Task details
Return the records, each one exactly as written.
>> BEGIN Working data
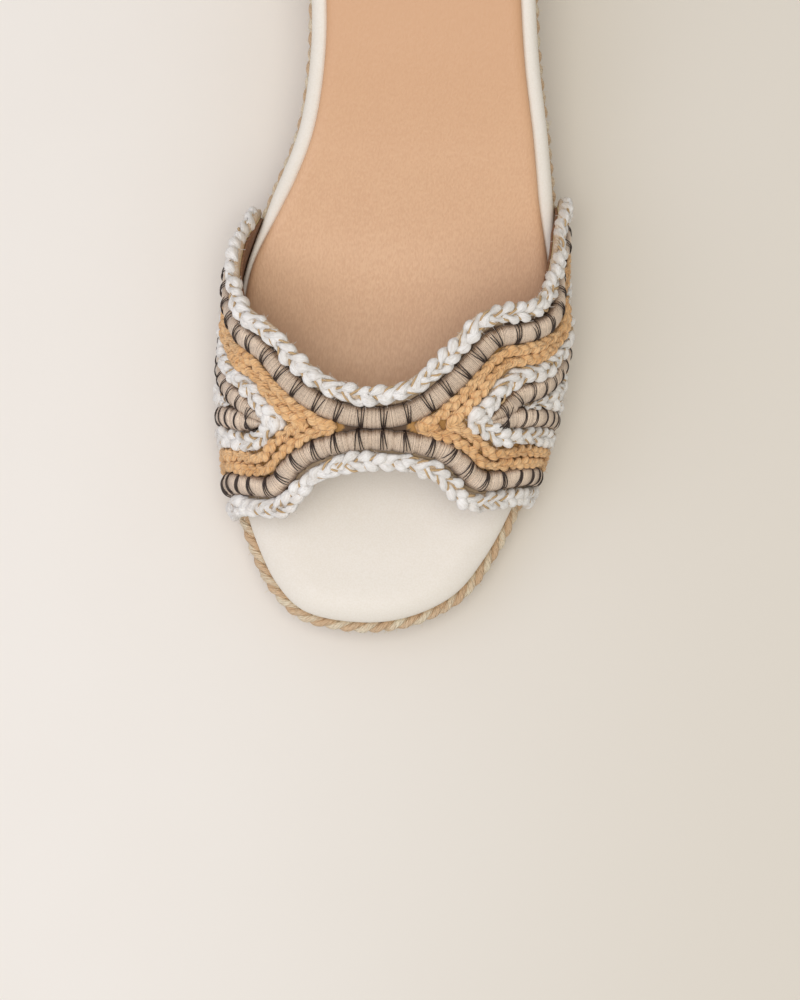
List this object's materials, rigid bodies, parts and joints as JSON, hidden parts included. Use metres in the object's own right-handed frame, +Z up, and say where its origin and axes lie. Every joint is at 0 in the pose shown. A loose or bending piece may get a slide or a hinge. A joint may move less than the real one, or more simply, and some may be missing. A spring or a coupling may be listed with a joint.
{
  "type": "heeled sandal",
  "caption": "Backless wedge sandal with an open toe, a corded and braided strap over the ball of the foot and a rope-wrapped sole.",
  "frame": {"origin": "middle of the shoe's bounding box, on the floor it stands on", "axes": "+Z up; the toe points along -Y and the heel along +Y; the big-toe side is -X"},
  "size_m": [0.1016, 0.2464, 0.0722],
  "materials": {
    "outsole": "matte",
    "rope": "matte",
    "footbed": "satin",
    "insole_sock": "satin",
    "strap": "matte"
  },
  "bodies": {
    "root": {"outsole": "outsole", "rope_wedge": "rope", "rope_trim": "rope", "footbed": "footbed", "insole_sock": "insole_sock", "strap": "strap"}
  },
  "joints": []
}
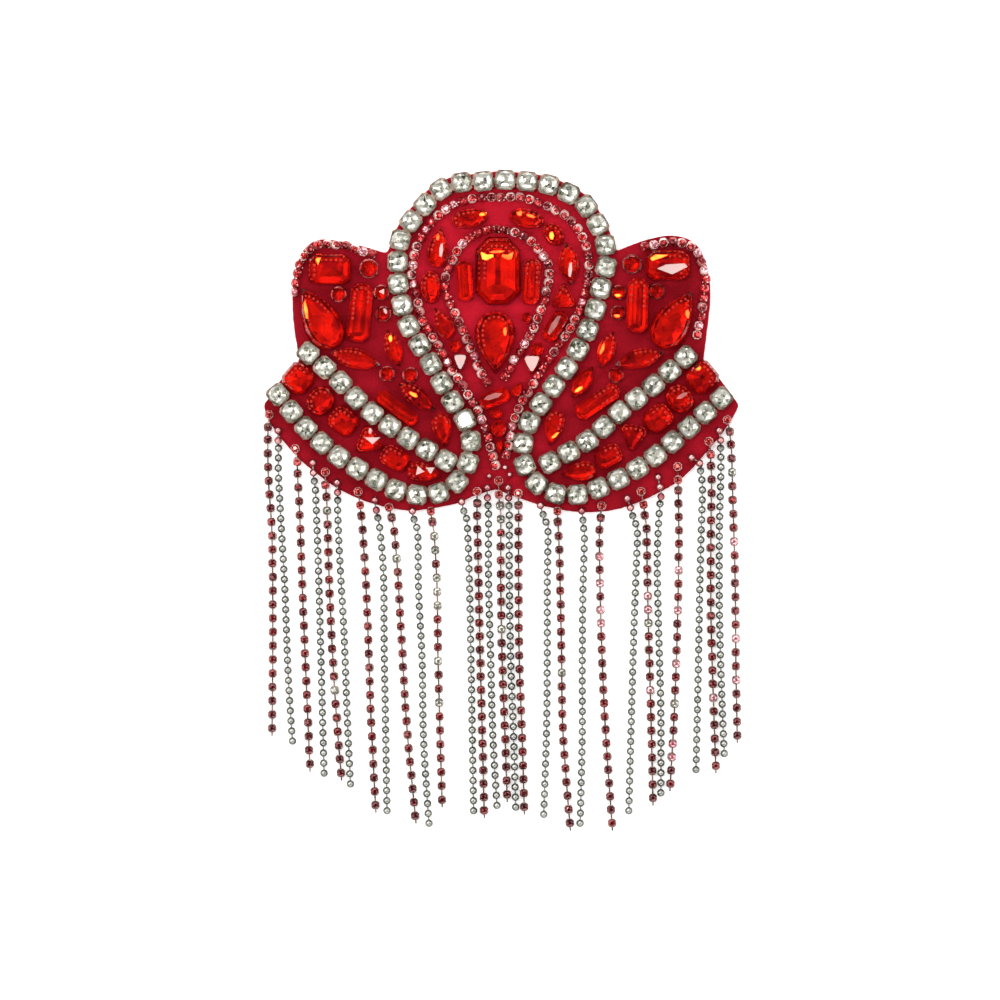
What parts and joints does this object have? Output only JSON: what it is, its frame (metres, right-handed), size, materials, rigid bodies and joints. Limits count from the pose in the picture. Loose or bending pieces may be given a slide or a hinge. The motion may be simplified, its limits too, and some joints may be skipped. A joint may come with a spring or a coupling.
{
  "type": "rhinestone fringe epaulette",
  "caption": "Shoulder epaulette of red felt set with cut red glass stones and clear crystals in metal cups, with a long fringe of rhinestone and ball chains.",
  "frame": {"origin": "middle of the felt, on its back face", "axes": "+Z from the felt's back towards the stones, +Y from the fringe towards the loop at the top, +X to the right as the stones are looked at"},
  "size_m": [0.1336, 0.1839, 0.0063],
  "materials": {
    "felt": "felt",
    "cup_metal": "polished",
    "clear_crystal": "polished",
    "red_stone": "polished",
    "rhinestone_trim": "polished",
    "rhinestone_chain": "polished",
    "ball_chain": "polished"
  },
  "bodies": {
    "root": {"backing": "felt", "border_cups": "cup_metal", "border_crystals": "clear_crystal", "left_row_cups": "cup_metal", "left_row_crystals": "clear_crystal", "right_row_cups": "cup_metal", "right_row_crystals": "clear_crystal", "loop_trim": "rhinestone_trim", "drop_trim": "rhinestone_trim", "left_wing_trim": "rhinestone_trim", "right_wing_trim": "rhinestone_trim", "centre_stone": "red_stone", "centre_drop": "red_stone", "centre_side_stones": "red_stone", "ring_stones": "red_stone", "lower_stones": "red_stone", "left_wing_stone": "red_stone", "left_wing_pear": "red_stone", "left_wing_baguette": "red_stone", "left_wing_navettes": "red_stone", "left_chatons": "red_stone", "left_lower_stones": "red_stone", "left_petal_stones": "red_stone", "right_wing_stone": "red_stone", "right_wing_pear": "red_stone", "right_wing_baguette": "red_stone", "right_wing_navettes": "red_stone", "right_chatons": "red_stone", "right_lower_stones": "red_stone", "right_petal_stones": "red_stone", "strand_left_1": "rhinestone_chain", "strand_left_2": "ball_chain", "strand_left_3": "rhinestone_chain", "strand_left_4": "ball_chain", "strand_left_5": "rhinestone_chain", "strand_left_6": "ball_chain", "strand_left_7": "rhinestone_chain", "strand_left_8": "ball_chain", "strand_left_9": "rhinestone_chain", "strand_left_10": "ball_chain", "strand_left_11": "rhinestone_chain", "strand_middle_1": "ball_chain", "strand_middle_2": "rhinestone_chain", "strand_middle_3": "ball_chain", "strand_middle_4": "rhinestone_chain", "strand_middle_5": "ball_chain", "strand_middle_6": "rhinestone_chain", "strand_right_1": "ball_chain", "strand_right_2": "rhinestone_chain", "strand_right_3": "ball_chain", "strand_right_4": "rhinestone_chain", "strand_right_5": "ball_chain", "strand_right_6": "rhinestone_chain", "strand_right_7": "ball_chain", "strand_right_8": "rhinestone_chain", "strand_right_9": "ball_chain", "strand_right_10": "rhinestone_chain", "strand_right_11": "ball_chain", "strand_right_12": "rhinestone_chain"}
  },
  "joints": []
}
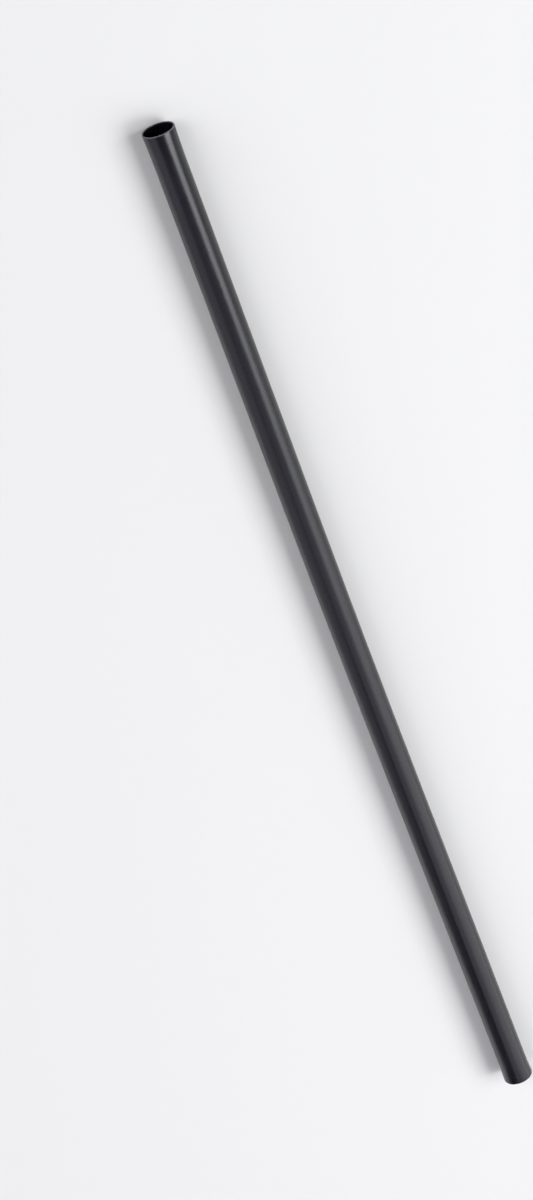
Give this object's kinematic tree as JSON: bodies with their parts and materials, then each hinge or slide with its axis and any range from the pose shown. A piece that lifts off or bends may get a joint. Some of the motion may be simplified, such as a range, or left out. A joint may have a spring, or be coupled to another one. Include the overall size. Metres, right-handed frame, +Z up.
{
  "type": "plastic drinking straw",
  "caption": "Straight drinking straw: a thin-walled satin black plastic tube with slightly oval cut ends.",
  "frame": {"origin": "at the centre of the straw's box, 0.28 mm beside its centre line halfway along it, because the straw bends very slightly", "axes": "+Y from the foot to the drinking end, +Z up as the straw lies on its side, +X level, to the side that both ends lean to and along the wide axis of the oval ends"},
  "size_m": [0.0056, 0.197, 0.005],
  "materials": {
    "straw_plastic": "satin black polypropylene, faint lengthwise extrusion lines"
  },
  "bodies": {
    "root": {"straw_tube": "straw_plastic"}
  },
  "joints": []
}
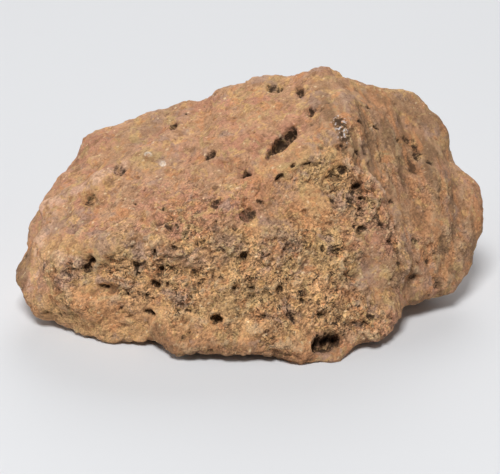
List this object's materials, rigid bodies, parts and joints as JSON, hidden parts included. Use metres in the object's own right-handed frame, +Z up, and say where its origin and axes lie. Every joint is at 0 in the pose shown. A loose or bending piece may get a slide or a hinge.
>> END Working data
Correct result
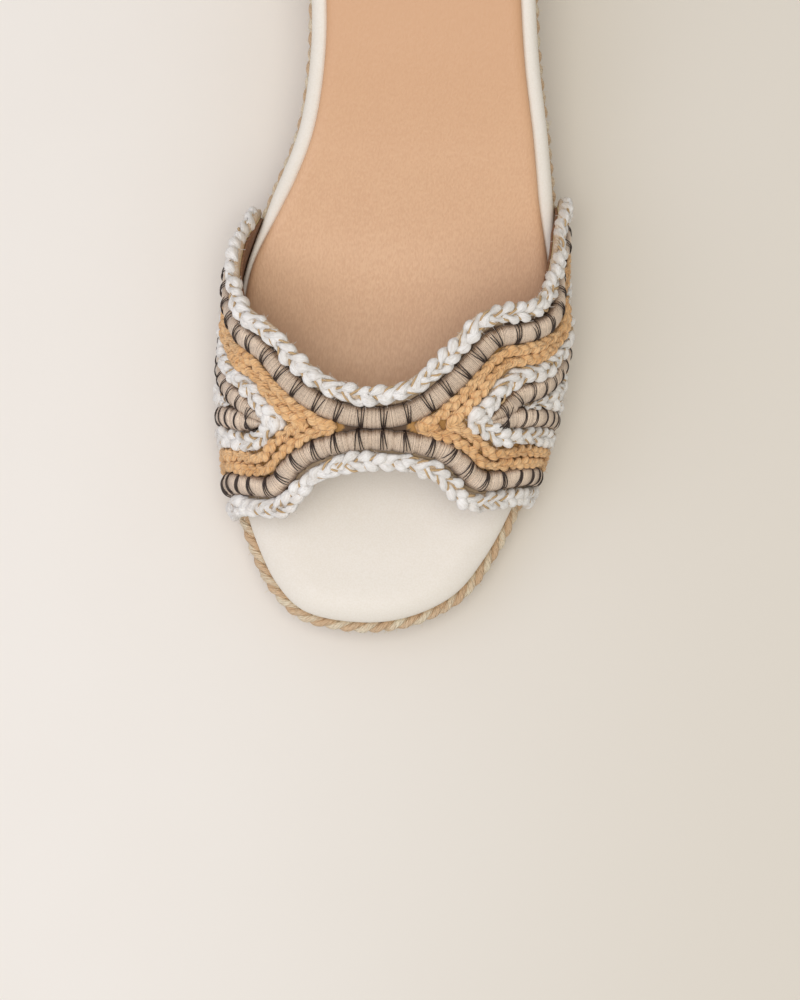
List this object's materials, rigid bodies, parts and joints as JSON, hidden parts included. Use metres in the object's own right-handed frame, +Z up, and say where its origin and axes lie. Every joint is at 0 in the pose shown. A loose or bending piece may get a slide or a hinge. A joint may move less than the real one, or more simply, and some may be missing. A spring or a coupling may be listed with a joint.
{
  "type": "heeled sandal",
  "caption": "Backless wedge sandal with an open toe, a corded and braided strap over the ball of the foot and a rope-wrapped sole.",
  "frame": {"origin": "middle of the shoe's bounding box, on the floor it stands on", "axes": "+Z up; the toe points along -Y and the heel along +Y; the big-toe side is -X"},
  "size_m": [0.1016, 0.2464, 0.0722],
  "materials": {
    "outsole": "matte",
    "rope": "matte",
    "footbed": "satin",
    "insole_sock": "satin",
    "strap": "matte"
  },
  "bodies": {
    "root": {"outsole": "outsole", "rope_wedge": "rope", "rope_trim": "rope", "footbed": "footbed", "insole_sock": "insole_sock", "strap": "strap"}
  },
  "joints": []
}
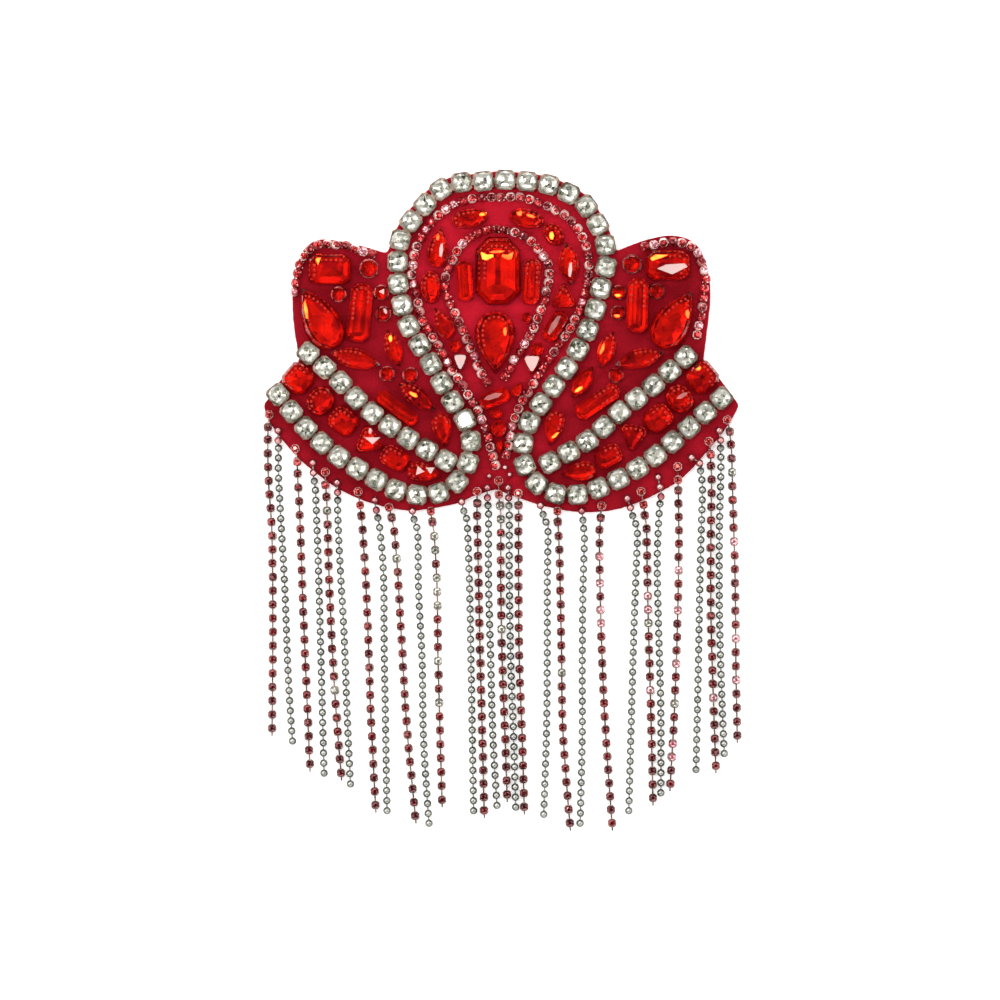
What parts and joints does this object have? Output only JSON: what it is, its frame (metres, right-handed), size, materials, rigid bodies and joints. Limits count from the pose in the picture. Loose or bending pieces may be given a slide or a hinge. The motion may be simplified, its limits too, and some joints may be skipped. A joint may come with a spring or a coupling.
{
  "type": "rhinestone fringe epaulette",
  "caption": "Shoulder epaulette of red felt set with cut red glass stones and clear crystals in metal cups, with a long fringe of rhinestone and ball chains.",
  "frame": {"origin": "middle of the felt, on its back face", "axes": "+Z from the felt's back towards the stones, +Y from the fringe towards the loop at the top, +X to the right as the stones are looked at"},
  "size_m": [0.1336, 0.1839, 0.0063],
  "materials": {
    "felt": "felt",
    "cup_metal": "polished",
    "clear_crystal": "polished",
    "red_stone": "polished",
    "rhinestone_trim": "polished",
    "rhinestone_chain": "polished",
    "ball_chain": "polished"
  },
  "bodies": {
    "root": {"backing": "felt", "border_cups": "cup_metal", "border_crystals": "clear_crystal", "left_row_cups": "cup_metal", "left_row_crystals": "clear_crystal", "right_row_cups": "cup_metal", "right_row_crystals": "clear_crystal", "loop_trim": "rhinestone_trim", "drop_trim": "rhinestone_trim", "left_wing_trim": "rhinestone_trim", "right_wing_trim": "rhinestone_trim", "centre_stone": "red_stone", "centre_drop": "red_stone", "centre_side_stones": "red_stone", "ring_stones": "red_stone", "lower_stones": "red_stone", "left_wing_stone": "red_stone", "left_wing_pear": "red_stone", "left_wing_baguette": "red_stone", "left_wing_navettes": "red_stone", "left_chatons": "red_stone", "left_lower_stones": "red_stone", "left_petal_stones": "red_stone", "right_wing_stone": "red_stone", "right_wing_pear": "red_stone", "right_wing_baguette": "red_stone", "right_wing_navettes": "red_stone", "right_chatons": "red_stone", "right_lower_stones": "red_stone", "right_petal_stones": "red_stone", "strand_left_1": "rhinestone_chain", "strand_left_2": "ball_chain", "strand_left_3": "rhinestone_chain", "strand_left_4": "ball_chain", "strand_left_5": "rhinestone_chain", "strand_left_6": "ball_chain", "strand_left_7": "rhinestone_chain", "strand_left_8": "ball_chain", "strand_left_9": "rhinestone_chain", "strand_left_10": "ball_chain", "strand_left_11": "rhinestone_chain", "strand_middle_1": "ball_chain", "strand_middle_2": "rhinestone_chain", "strand_middle_3": "ball_chain", "strand_middle_4": "rhinestone_chain", "strand_middle_5": "ball_chain", "strand_middle_6": "rhinestone_chain", "strand_right_1": "ball_chain", "strand_right_2": "rhinestone_chain", "strand_right_3": "ball_chain", "strand_right_4": "rhinestone_chain", "strand_right_5": "ball_chain", "strand_right_6": "rhinestone_chain", "strand_right_7": "ball_chain", "strand_right_8": "rhinestone_chain", "strand_right_9": "ball_chain", "strand_right_10": "rhinestone_chain", "strand_right_11": "ball_chain", "strand_right_12": "rhinestone_chain"}
  },
  "joints": []
}
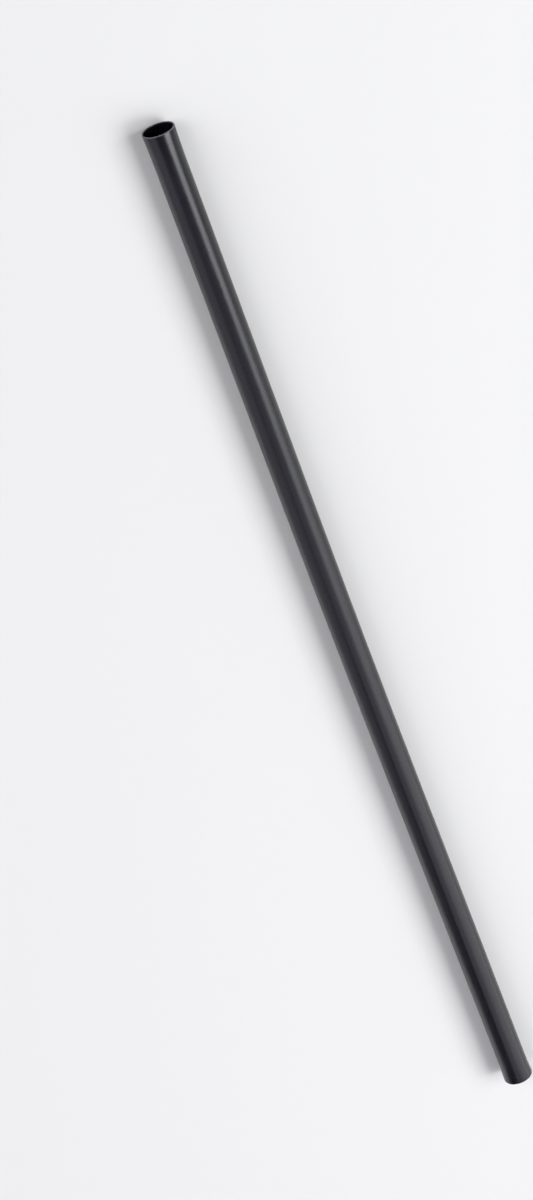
Give this object's kinematic tree as JSON: bodies with their parts and materials, then each hinge or slide with its axis and any range from the pose shown. A piece that lifts off or bends may get a joint. Some of the motion may be simplified, such as a range, or left out. A joint may have a spring, or be coupled to another one. Include the overall size. Metres, right-handed frame, +Z up.
{
  "type": "plastic drinking straw",
  "caption": "Straight drinking straw: a thin-walled satin black plastic tube with slightly oval cut ends.",
  "frame": {"origin": "at the centre of the straw's box, 0.28 mm beside its centre line halfway along it, because the straw bends very slightly", "axes": "+Y from the foot to the drinking end, +Z up as the straw lies on its side, +X level, to the side that both ends lean to and along the wide axis of the oval ends"},
  "size_m": [0.0056, 0.197, 0.005],
  "materials": {
    "straw_plastic": "satin black polypropylene, faint lengthwise extrusion lines"
  },
  "bodies": {
    "root": {"straw_tube": "straw_plastic"}
  },
  "joints": []
}
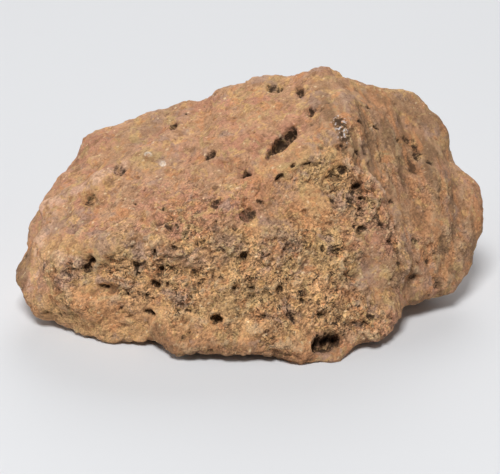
List this object's materials, rigid bodies, parts and joints as JSON, hidden parts included. Use metres in the object's own right-handed frame, +Z up, and say where its origin and axes lie. Every joint is at 0 in the pose shown. A loose or bending piece may get a slide or a hinge.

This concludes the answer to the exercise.